What makes a good recommender for a student?
We love to read recommendations from supervisors or managers who can provide details and really insightful commentary about an individual's professional experiences, their leadership potential, interpersonal skills, how an applicant has [affected] the organization they work for, and of course any commentary on the intelligence as well as the emotional intelligence [of the applicant] is very important for us. Make sure to prepare your recommenders. If these are individuals who have worked with you closely, you can take the time to sit down with them and let them know what your MBA plans are. Share your short-term and long-term goals with them, and that way they'll make sure to be supporting the things you'll be saying about yourself in the application. Sometimes sharing your essays with your recommender can be helpful as well.
Can you tell me about any mistakes you frequently see in applications?
A common mistake we see is applicants not presenting themselves genuinely, and you really feel that come through in an application. I'd say another mistake is when applicants rush the application process. Really set aside the time and make sure you have ample time to put together the best MBA application you can set forth. The essays take much longer than people think. Rushing your application means you may show a lack of commitment, a lack of research. Don't rush.
Are there any changes to the curriculum?
We recently added a luxury retail and marketing specialization. We have a growing number of students each year who are interested in working in the luxury industry, and it's great to be in New York City for students who are interested in that industry. On the co-curricular level, we are always adding new opportunities and programs, including a new program this past year, the Stern Board Fellows Program, which places students on the boards of prominent New York City nonprofit foundations for a nine-month fellowship.
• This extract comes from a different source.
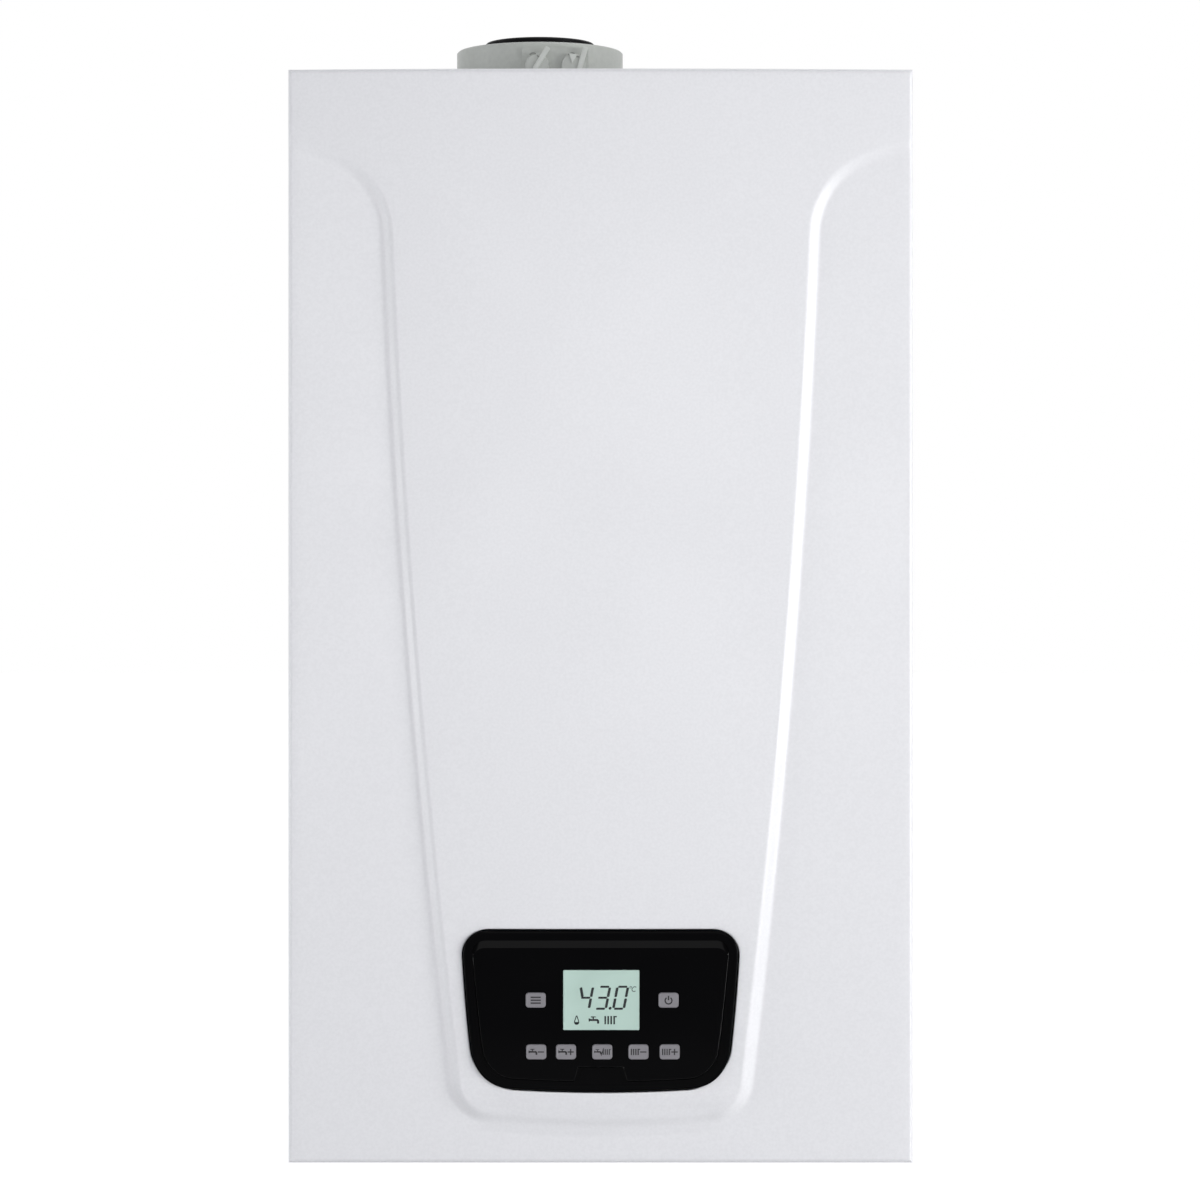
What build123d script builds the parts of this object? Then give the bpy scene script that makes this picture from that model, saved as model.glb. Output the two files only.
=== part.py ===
from build123d import *
import math
import os

# A wall-hung condensing combi boiler, in millimetres.
# The wall is the plane Y = 0, the front faces -Y and +Z is up. The origin is the centre of the
# wall bracket's line of fixing slots. Places inside the boiler are given as x, as depth from the
# wall and as height above the underside of the case.

# ---- Case ----
case_width = 400.0
case_height = 700.0
hang_drop = 60.0               # fixing line below the top of the case
side_depth = 252.0             # wall to the front edge of the side panels
sheet = 1.0                    # steel sheet of the case
flange = 14.0                  # turned-in edges of the case
frame_depth = 11.0             # wall to the front of the rear frame's back sheet
bottom_height = 21.0           # top of the bottom plate above the underside
seal_thickness = 3.5
seal_width = 10.0
seal_inset = 2.5               # seal to the outside of the case

# ---- Front cover ----
cover_depth = 35.0             # turned-back edges of the cover
crown = 7.0                    # how far the plateau bows forward at the middle
edge_rise = 0.4                # plateau above the flat field where it meets the sides
cover_edge = 3.0               # outside radius of the cover's edges
cover_lip = 14.0               # edge turned in behind the cover
plateau_taper = 50.0           # slope of the plateau's side, degrees from straight forward
plateau_foot = 3.2             # foot of the slope outside its middle line
plateau_bottom = 26.3          # middle line of the slope, above the underside, at the centre
plateau_corner = 24.0
plateau_corner_x = 91.4
plateau_corner_height = 32.3
plateau_waist_x = 123.6
plateau_waist_height = 359.7
plateau_top_x = 137.0
plateau_top_height = 595.0
plateau_turn = 54.0            # radius where the slope turns outwards at the top
plateau_tail = 18.2            # slope of the last stretch, degrees above level

# ---- Fascia ----
fascia_top = 149.3             # above the underside of the case
fascia_bottom = 46.8
fascia_top_x = 88.6
fascia_waist_x = 85.5
fascia_waist_height = 104.5
fascia_bottom_x = 79.4
fascia_bottom_rise = 3.4
fascia_top_corner = 14.0
fascia_bottom_corner = 25.0
fascia_wall = 3.0
fascia_proud = 1.5             # front of the fascia before the crown of the cover
fascia_rim = 6.0               # glossy rim around the inner plate
window_gap = 1.0               # cover's cut-out to the fascia
window_lip = 5.0
plate_thickness = 1.2
plate_gap = 0.15
plate_notch_width = 34.0
plate_notch_height = 8.0
display_width = 48.7
display_height = 38.3
display_corner = 0.8
display_level = 105.2          # middle of the display above the underside
button_width = 12.8
button_height = 9.6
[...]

It has been a tough job market for B-school students during the downturn. At Stern, 82 percent of the Class of 2009 got a job offer within 3 months of graduating, down from 92 percent a year earlier. What is Stern doing to help students find jobs?
We have the Office of Career Development [as well as] the Career Center for Working Professionals. In that downturn and in the wake of it, the career counselors really proactively reached out to displaced alumni and offered workshops, professional panels, and forums so our alumni and students could better understand how to navigate the market during the downturn. There were resources in place, a call that was put out to the entire Stern community worldwide—and that call really produced an outpouring of those within the Stern community [who] were willing to help.
What's a common misconception about Stern you'd like to dispel?
We still battle a bit of the perception of being a finance school. Certainly we are strong in finance, but there are great strengths here at Stern in other departments—in marketing, in management, and in strategy. And I'll give you an example: In the class of 2009, 18 percent secured full-time positions in consulting, and 17 percent went to work in marketing. In the marketing function, companies such as Estée Lauder (EL), Google (GOOG), Johnson & Johnson (JNJ), Kraft (KFT), L'Oréal, Microsoft (MSFT), Unilever (UN), among others, are actively recruiting our students each year.
Can you share a little-known fact about Stern?
The Stern Consulting Corps is one of the great hallmarks of the Stern experience for our MBAs. [It] is a great way of applying your MBA skills while you are here toward helping New York City nonprofits while being mentored by professionals from top consulting firms. We partner with some really amazing nonprofit organizations around the city.